This website remains as a legacy of the achievements of our five-year foundational journey towards a digital built Britain
 

CDBB Week 2019 showcases CDBB’s diverse range of work and engagement with our industry, academic and policy networks. As part of Friday’s #CDBBWeek2019 Digital Roundup, the Centre invited a number of researchers from CDBB funded research networks and early career researchers to shine a light on their projects supporting a digital built Britain.

 

“It is the breadth of the task and the research questions we need to ask that makes developing the CDBB research agenda such an exciting and challenging proposition. If we are to understand fully how the buildings and infrastructure of the future are going to deliver better services to our citizens, we need to take a truly multidisciplinary approach. We need engineers and architects to work with economists, linguists, social scientists, neuroscientists, psychologists, mathematicians and computer scientists – among others – to understand both the impact of the built environment on how we live our lives and how to design, build, operate and integrate assets that can deliver better outcomes for us all.“ Dr Jennifer Schooling OBE, Chair of the CDBB Research Strategy Advisory Group

 

Reinventing Renting: The use of digital technology in housing for ‘generation rent’

 

“An increasing number of people in the UK have no choice but to live in rented housing. If we can unlock the potential of digital technologies to improve the sector, we could improve the lives of thousands of households” Dr Gemma Burgess, Cambridge Centre for Housing and Planning Research.

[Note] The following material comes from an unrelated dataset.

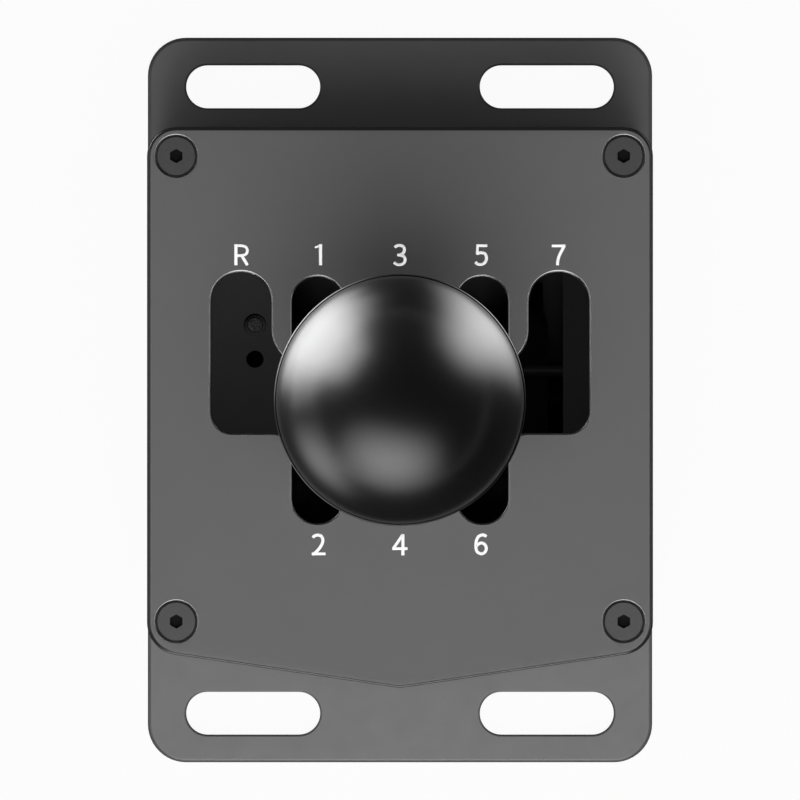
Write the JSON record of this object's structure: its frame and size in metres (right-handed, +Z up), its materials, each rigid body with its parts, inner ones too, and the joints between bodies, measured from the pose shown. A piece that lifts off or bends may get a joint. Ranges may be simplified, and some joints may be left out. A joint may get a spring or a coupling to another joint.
{
  "type": "sim racing gear shifter",
  "caption": "H-pattern gear shifter for sim racing: a ball knob lever in a gated box housing on a slotted mounting plate.",
  "frame": {"origin": "middle of the mounting plate's underside", "axes": "+Z up, +X to the driver's right, +Y away from the driver"},
  "size_m": [0.103, 0.148, 0.2014],
  "materials": {
    "powder_coated_steel": "fine matt black powder coat",
    "black_anodised": "dark grey anodised, satin",
    "black_steel": "blackened steel, satin",
    "bright_steel": "ground steel",
    "spring_steel": "drawn spring wire",
    "hard_anodised": "hard anodised, matt black",
    "bronze": "sintered bronze",
    "brass": "turned brass",
    "circuit_board": "black green solder mask",
    "black_moulding": "matt moulded plastic",
    "white_print": "white printing ink",
    "knob_black": "black, satin gloss"
  },
  "bodies": {
    "housing": {"mounting_plate": "powder_coated_steel", "left_side_plate": "black_anodised", "right_side_plate": "black_anodised", "front_cover": "black_anodised", "rear_cover": "black_anodised", "gate_plate": "black_anodised", "gate_screws": "black_steel", "base_screws": "black_steel", "cover_screws": "black_steel", "shelf_screws": "black_steel", "left_bearing_cap": "black_anodised", "right_bearing_cap": "black_anodised", "bearing_cap_screws": "black_steel", "bearing_outer_rings": "bright_steel", "bearing_balls": "bright_steel", "reverse_stop": "black_steel", "reverse_stop_screws": "bright_steel", "left_shelf": "black_anodised", "left_shelf_bolt": "bright_steel", "right_ledge": "black_anodised", "wire_post": "black_steel", "detent_housing": "hard_anodised", "detent_housing_screws": "black_steel", "detent_adjusters": "black_steel", "detent_spring_left": "spring_steel", "detent_spring_right": "spring_steel", "main_board": "circuit_board", "board_components": "black_moulding", "board_standoffs": "brass", "board_screws": "black_steel", "cable_socket": "black_moulding", "shift_sensor_board": "circuit_board"},
    "cradle": {"shift_cradle": "hard_anodised", "shift_shafts": "bright_steel", "bearing_inner_rings": "bright_steel", "shift_magnet": "bright_steel", "select_bushes": "bronze", "select_sensor_board": "circuit_board", "select_sensor_posts": "brass", "centring_spring_left": "spring_steel", "centring_spring_right": "spring_steel"},
    "lever": {"lever_hub": "bright_steel", "hub_clamp_screw": "black_steel", "select_pin": "bright_steel", "select_magnet": "bright_steel", "lever_core": "bright_steel", "retaining_pin": "bright_steel", "reverse_return_spring": "spring_steel"},
    "knob_and_sleeve": {"lever_sleeve": "bright_steel", "lockout_collar": "black_steel", "lock_nut": "black_steel", "knob_insert": "brass", "knob": "knob_black", "knob_cap": "knob_black"},
    "left_plunger": {"detent_plunger_left": "bright_steel"},
    "right_plunger": {"detent_plunger_right": "bright_steel"}
  },
  "joints": [
    {"name": "shift_tilt", "type": "hinge", "parent": "housing", "child": "cradle", "pos_m": [0, 0, 0.024], "axis": [1, 0, 0], "range_deg": [-14.6, 14.6]},
    {"name": "select_tilt", "type": "hinge", "parent": "cradle", "child": "lever", "pos_m": [0, 0, 0.024], "axis": [0, -1, 0], "range_deg": [-22.8, 12.2], "stiffness_Nm_per_rad": 1.2, "deforming": ["centring_spring_left", "centring_spring_right"]},
    {"name": "reverse_press", "type": "slide", "parent": "lever", "child": "knob_and_sleeve", "axis": [0, 0, -1], "range_m": [0, 0.008], "stiffness_N_per_m": 600, "springref_m": -0.008, "deforming": ["reverse_return_spring"]},
    {"name": "left_plunger_travel", "type": "slide", "parent": "housing", "child": "left_plunger", "axis": [0, -1, 0], "range_m": [0, 0.0016], "stiffness_N_per_m": 2000, "springref_m": 0.004, "deforming": ["detent_spring_left"]},
    {"name": "right_plunger_travel", "type": "slide", "parent": "housing", "child": "right_plunger", "axis": [0, -1, 0], "range_m": [0, 0.0016], "stiffness_N_per_m": 2000, "springref_m": 0.004, "deforming": ["detent_spring_right"]}
  ]
}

Digital technology is transforming the way we live and work. The aim of this research is to understand how digital technology is being used within the private rented sector.

The private rented sector has grown dramatically in recent years. The percentage of people aged 25 to 35 renting in this sector increased from 27 per cent in 2007 to 46 per cent in 2017. Digital technology is increasingly being used to facilitate greater access and convenience, efficiency in management and sense of community. This research provides an overview of how digital technologies are transforming different parts of the private rented sector and has the potential to inform future housing and technological developments and shape policy in this area.

 

Digital technologies to improve rental sector

This research aims to:

• understand how digital technology is being used to improve the rental experience in different types of housing

• understand the technology being provided to landlords and tenants in traditional buy to let housing

• investigate new models of housing such as ‘build to rent’ and ‘co-living’

• understand how tenants engage with digital technology.

New digital technology has the potential to transform three key areas of renting: access to properties; management of properties; and lived experience. The research shows that digital innovation is being used most commonly for access (finding a rental property) and there is increasing use of digital services by landlords for managing their rented properties, but that there is so far less impact on lived experience, e.g. using digital platforms to communicate with landlords, or using apps to spilt bills with house mates.

Challenges and opportunities

Barriers to adopting technology and digital innovation by residents in the private rented sector relate to three main areas: knowledge about technology; willingness to use it; and issues of trust and data privacy. The sector needs to address issues of trust and data privacy if use of digital technology is to be used more by tenants in the private rented sector. There is currently no end-to-end digital platform that meets all the needs of landlords and tenants.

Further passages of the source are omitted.